**Task statement:**
Reproduce the following material exactly, including every line.
▶
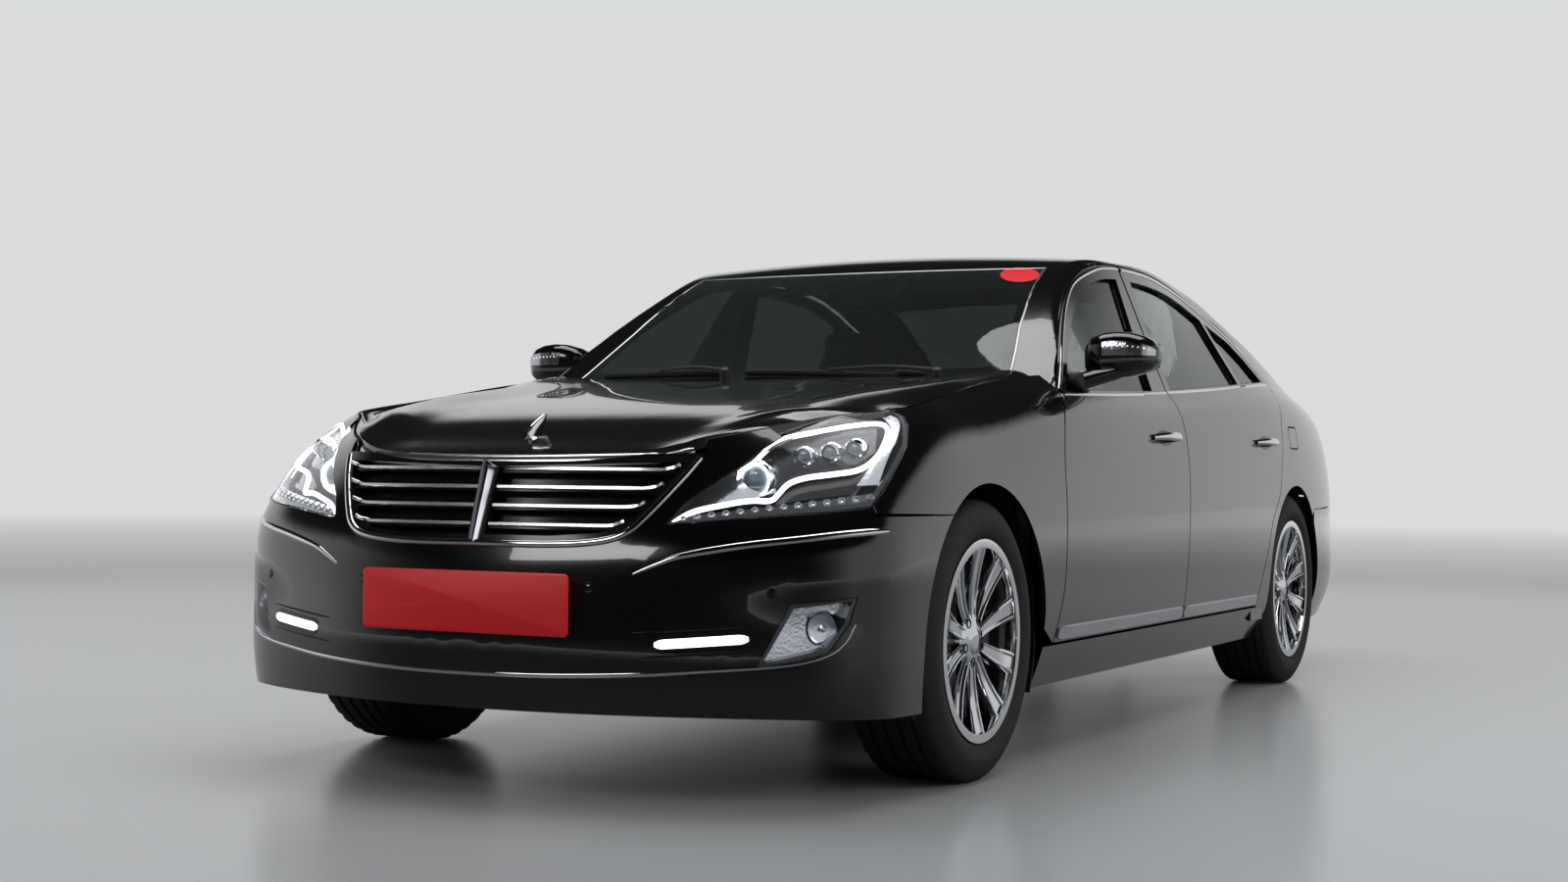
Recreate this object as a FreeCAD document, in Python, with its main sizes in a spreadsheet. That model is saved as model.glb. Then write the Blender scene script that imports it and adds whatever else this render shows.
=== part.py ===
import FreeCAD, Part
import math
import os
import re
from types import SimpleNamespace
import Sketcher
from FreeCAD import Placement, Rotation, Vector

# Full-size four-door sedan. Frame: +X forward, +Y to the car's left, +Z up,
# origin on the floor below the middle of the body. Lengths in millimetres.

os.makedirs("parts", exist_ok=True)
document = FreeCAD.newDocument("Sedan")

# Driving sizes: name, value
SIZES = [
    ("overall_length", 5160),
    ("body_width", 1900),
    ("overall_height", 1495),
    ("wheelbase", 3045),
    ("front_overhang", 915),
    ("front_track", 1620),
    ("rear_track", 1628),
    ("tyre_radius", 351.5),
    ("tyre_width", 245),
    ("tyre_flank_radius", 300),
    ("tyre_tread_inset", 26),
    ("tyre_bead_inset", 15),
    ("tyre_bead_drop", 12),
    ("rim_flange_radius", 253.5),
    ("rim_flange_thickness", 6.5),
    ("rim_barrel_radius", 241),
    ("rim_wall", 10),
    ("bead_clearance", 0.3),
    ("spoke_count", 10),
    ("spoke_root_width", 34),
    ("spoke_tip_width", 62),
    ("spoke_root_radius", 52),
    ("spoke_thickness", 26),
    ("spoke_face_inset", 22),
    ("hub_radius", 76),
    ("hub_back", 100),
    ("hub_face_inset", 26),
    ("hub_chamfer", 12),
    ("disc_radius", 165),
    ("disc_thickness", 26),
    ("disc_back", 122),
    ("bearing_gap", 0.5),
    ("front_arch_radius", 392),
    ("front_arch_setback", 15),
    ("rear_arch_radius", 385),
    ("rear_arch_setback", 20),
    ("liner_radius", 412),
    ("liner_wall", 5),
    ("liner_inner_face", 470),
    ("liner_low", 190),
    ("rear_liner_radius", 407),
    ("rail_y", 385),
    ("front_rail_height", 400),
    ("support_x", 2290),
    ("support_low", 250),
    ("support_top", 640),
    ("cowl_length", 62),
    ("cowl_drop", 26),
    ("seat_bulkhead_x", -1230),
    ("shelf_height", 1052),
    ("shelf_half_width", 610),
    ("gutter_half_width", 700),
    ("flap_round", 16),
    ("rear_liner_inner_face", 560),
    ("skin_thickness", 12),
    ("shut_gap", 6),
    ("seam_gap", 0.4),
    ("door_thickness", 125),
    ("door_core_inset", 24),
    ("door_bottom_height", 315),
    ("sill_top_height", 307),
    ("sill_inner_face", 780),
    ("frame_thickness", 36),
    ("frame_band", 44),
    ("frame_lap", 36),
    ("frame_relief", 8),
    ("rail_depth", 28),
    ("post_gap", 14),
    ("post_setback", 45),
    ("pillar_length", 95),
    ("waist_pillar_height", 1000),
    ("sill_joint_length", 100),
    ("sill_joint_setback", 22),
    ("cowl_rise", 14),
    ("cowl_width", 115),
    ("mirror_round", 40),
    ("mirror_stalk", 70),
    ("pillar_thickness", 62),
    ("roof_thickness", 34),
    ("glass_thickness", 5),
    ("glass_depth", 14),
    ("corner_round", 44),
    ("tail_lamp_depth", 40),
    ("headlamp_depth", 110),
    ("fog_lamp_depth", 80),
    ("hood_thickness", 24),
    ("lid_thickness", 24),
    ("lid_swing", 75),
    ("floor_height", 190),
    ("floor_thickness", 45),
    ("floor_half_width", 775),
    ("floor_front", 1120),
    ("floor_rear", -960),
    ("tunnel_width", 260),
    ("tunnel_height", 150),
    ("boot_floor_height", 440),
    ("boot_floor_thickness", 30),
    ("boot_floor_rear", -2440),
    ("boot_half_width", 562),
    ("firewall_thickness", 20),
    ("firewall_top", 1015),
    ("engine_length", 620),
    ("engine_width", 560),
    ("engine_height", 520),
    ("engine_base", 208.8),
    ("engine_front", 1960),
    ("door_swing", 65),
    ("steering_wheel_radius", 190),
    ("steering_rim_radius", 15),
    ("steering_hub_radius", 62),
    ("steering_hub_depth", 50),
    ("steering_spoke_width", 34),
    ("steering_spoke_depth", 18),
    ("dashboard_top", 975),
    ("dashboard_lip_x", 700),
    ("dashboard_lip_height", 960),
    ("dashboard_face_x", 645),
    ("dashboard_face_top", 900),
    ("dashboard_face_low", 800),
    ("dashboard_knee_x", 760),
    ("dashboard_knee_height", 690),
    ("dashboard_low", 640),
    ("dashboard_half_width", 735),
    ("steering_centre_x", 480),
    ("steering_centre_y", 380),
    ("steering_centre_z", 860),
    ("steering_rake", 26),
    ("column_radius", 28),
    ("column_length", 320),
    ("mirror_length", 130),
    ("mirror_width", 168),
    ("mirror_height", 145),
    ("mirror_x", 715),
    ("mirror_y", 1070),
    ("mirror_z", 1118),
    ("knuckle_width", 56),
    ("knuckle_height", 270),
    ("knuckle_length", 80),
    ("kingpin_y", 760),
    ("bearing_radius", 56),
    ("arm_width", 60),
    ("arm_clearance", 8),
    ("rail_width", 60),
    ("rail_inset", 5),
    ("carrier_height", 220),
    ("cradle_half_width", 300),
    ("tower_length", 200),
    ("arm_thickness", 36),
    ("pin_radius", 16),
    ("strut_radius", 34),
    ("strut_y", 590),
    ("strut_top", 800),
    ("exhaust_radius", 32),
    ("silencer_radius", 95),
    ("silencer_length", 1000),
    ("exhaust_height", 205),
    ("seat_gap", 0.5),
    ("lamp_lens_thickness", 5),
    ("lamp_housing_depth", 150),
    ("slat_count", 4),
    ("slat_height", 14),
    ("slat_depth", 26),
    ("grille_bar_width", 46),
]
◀
**Answer to this task:**
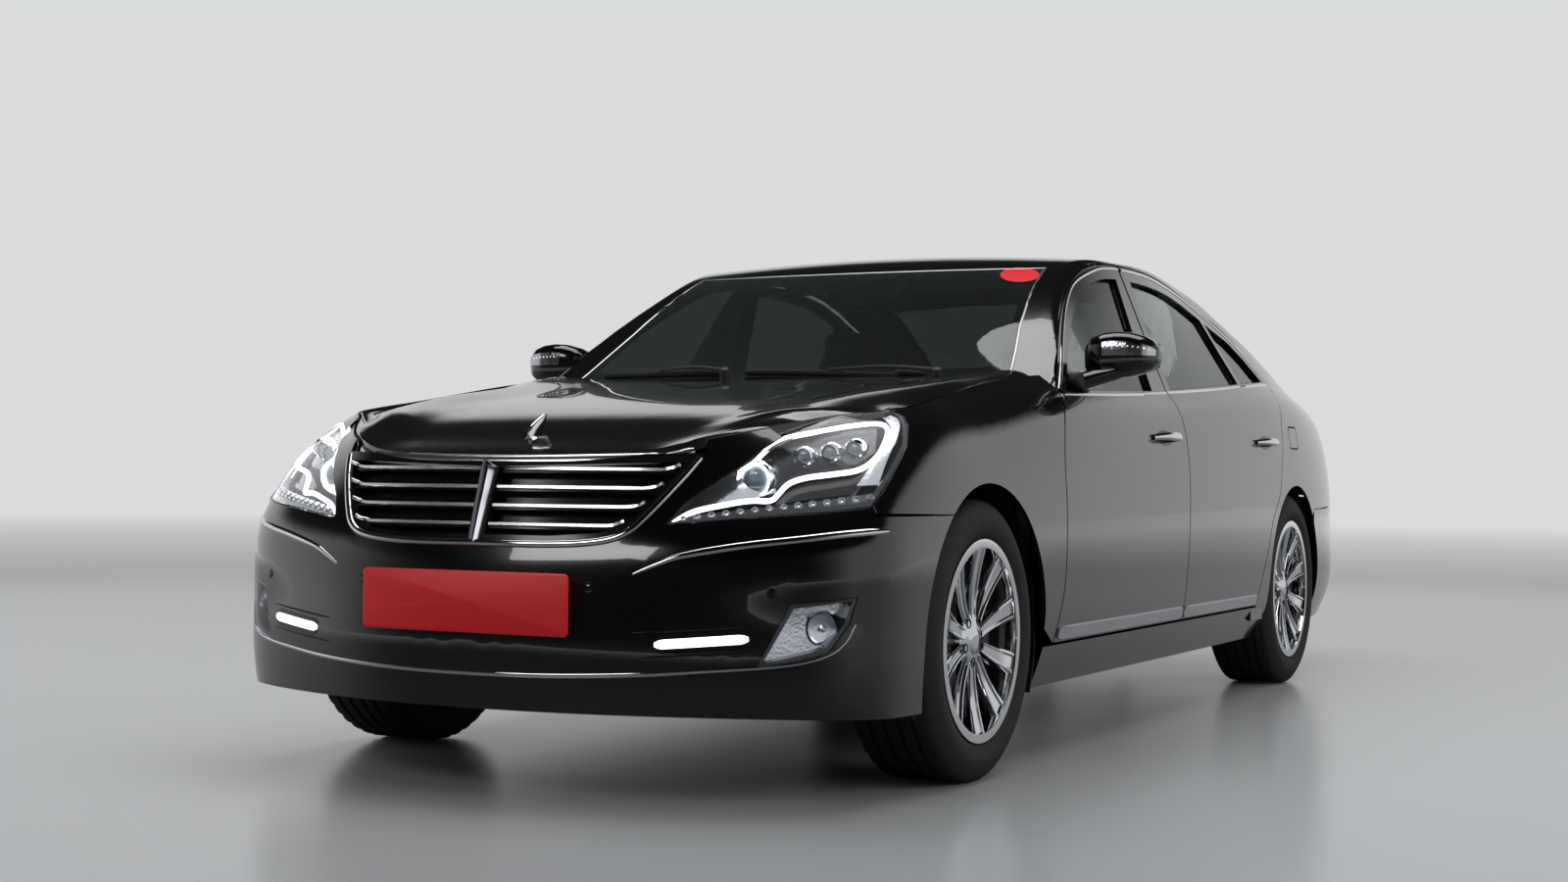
Recreate this object as a FreeCAD document, in Python, with its main sizes in a spreadsheet. That model is saved as model.glb. Then write the Blender scene script that imports it and adds whatever else this render shows.
=== part.py ===
import FreeCAD, Part
import math
import os
import re
from types import SimpleNamespace
import Sketcher
from FreeCAD import Placement, Rotation, Vector

# Full-size four-door sedan. Frame: +X forward, +Y to the car's left, +Z up,
# origin on the floor below the middle of the body. Lengths in millimetres.

os.makedirs("parts", exist_ok=True)
document = FreeCAD.newDocument("Sedan")

# Driving sizes: name, value
SIZES = [
    ("overall_length", 5160),
    ("body_width", 1900),
    ("overall_height", 1495),
    ("wheelbase", 3045),
    ("front_overhang", 915),
    ("front_track", 1620),
    ("rear_track", 1628),
    ("tyre_radius", 351.5),
    ("tyre_width", 245),
    ("tyre_flank_radius", 300),
    ("tyre_tread_inset", 26),
    ("tyre_bead_inset", 15),
    ("tyre_bead_drop", 12),
    ("rim_flange_radius", 253.5),
    ("rim_flange_thickness", 6.5),
    ("rim_barrel_radius", 241),
    ("rim_wall", 10),
    ("bead_clearance", 0.3),
    ("spoke_count", 10),
    ("spoke_root_width", 34),
    ("spoke_tip_width", 62),
    ("spoke_root_radius", 52),
    ("spoke_thickness", 26),
    ("spoke_face_inset", 22),
    ("hub_radius", 76),
    ("hub_back", 100),
    ("hub_face_inset", 26),
    ("hub_chamfer", 12),
    ("disc_radius", 165),
    ("disc_thickness", 26),
    ("disc_back", 122),
    ("bearing_gap", 0.5),
    ("front_arch_radius", 392),
    ("front_arch_setback", 15),
    ("rear_arch_radius", 385),
    ("rear_arch_setback", 20),
    ("liner_radius", 412),
    ("liner_wall", 5),
    ("liner_inner_face", 470),
    ("liner_low", 190),
    ("rear_liner_radius", 407),
    ("rail_y", 385),
    ("front_rail_height", 400),
    ("support_x", 2290),
    ("support_low", 250),
    ("support_top", 640),
    ("cowl_length", 62),
    ("cowl_drop", 26),
    ("seat_bulkhead_x", -1230),
    ("shelf_height", 1052),
    ("shelf_half_width", 610),
    ("gutter_half_width", 700),
    ("flap_round", 16),
    ("rear_liner_inner_face", 560),
    ("skin_thickness", 12),
    ("shut_gap", 6),
    ("seam_gap", 0.4),
    ("door_thickness", 125),
    ("door_core_inset", 24),
    ("door_bottom_height", 315),
    ("sill_top_height", 307),
    ("sill_inner_face", 780),
    ("frame_thickness", 36),
    ("frame_band", 44),
    ("frame_lap", 36),
    ("frame_relief", 8),
    ("rail_depth", 28),
    ("post_gap", 14),
    ("post_setback", 45),
    ("pillar_length", 95),
    ("waist_pillar_height", 1000),
    ("sill_joint_length", 100),
    ("sill_joint_setback", 22),
    ("cowl_rise", 14),
    ("cowl_width", 115),
    ("mirror_round", 40),
    ("mirror_stalk", 70),
    ("pillar_thickness", 62),
    ("roof_thickness", 34),
    ("glass_thickness", 5),
    ("glass_depth", 14),
    ("corner_round", 44),
    ("tail_lamp_depth", 40),
    ("headlamp_depth", 110),
    ("fog_lamp_depth", 80),
    ("hood_thickness", 24),
    ("lid_thickness", 24),
    ("lid_swing", 75),
    ("floor_height", 190),
    ("floor_thickness", 45),
    ("floor_half_width", 775),
    ("floor_front", 1120),
    ("floor_rear", -960),
    ("tunnel_width", 260),
    ("tunnel_height", 150),
    ("boot_floor_height", 440),
    ("boot_floor_thickness", 30),
    ("boot_floor_rear", -2440),
    ("boot_half_width", 562),
    ("firewall_thickness", 20),
    ("firewall_top", 1015),
    ("engine_length", 620),
    ("engine_width", 560),
    ("engine_height", 520),
    ("engine_base", 208.8),
    ("engine_front", 1960),
    ("door_swing", 65),
    ("steering_wheel_radius", 190),
    ("steering_rim_radius", 15),
    ("steering_hub_radius", 62),
    ("steering_hub_depth", 50),
    ("steering_spoke_width", 34),
    ("steering_spoke_depth", 18),
    ("dashboard_top", 975),
    ("dashboard_lip_x", 700),
    ("dashboard_lip_height", 960),
    ("dashboard_face_x", 645),
    ("dashboard_face_top", 900),
    ("dashboard_face_low", 800),
    ("dashboard_knee_x", 760),
    ("dashboard_knee_height", 690),
    ("dashboard_low", 640),
    ("dashboard_half_width", 735),
    ("steering_centre_x", 480),
    ("steering_centre_y", 380),
    ("steering_centre_z", 860),
    ("steering_rake", 26),
    ("column_radius", 28),
    ("column_length", 320),
    ("mirror_length", 130),
    ("mirror_width", 168),
    ("mirror_height", 145),
    ("mirror_x", 715),
    ("mirror_y", 1070),
    ("mirror_z", 1118),
    ("knuckle_width", 56),
    ("knuckle_height", 270),
    ("knuckle_length", 80),
    ("kingpin_y", 760),
    ("bearing_radius", 56),
    ("arm_width", 60),
    ("arm_clearance", 8),
    ("rail_width", 60),
    ("rail_inset", 5),
    ("carrier_height", 220),
    ("cradle_half_width", 300),
    ("tower_length", 200),
    ("arm_thickness", 36),
    ("pin_radius", 16),
    ("strut_radius", 34),
    ("strut_y", 590),
    ("strut_top", 800),
    ("exhaust_radius", 32),
    ("silencer_radius", 95),
    ("silencer_length", 1000),
    ("exhaust_height", 205),
    ("seat_gap", 0.5),
    ("lamp_lens_thickness", 5),
    ("lamp_housing_depth", 150),
    ("slat_count", 4),
    ("slat_height", 14),
    ("slat_depth", 26),
    ("grille_bar_width", 46),
]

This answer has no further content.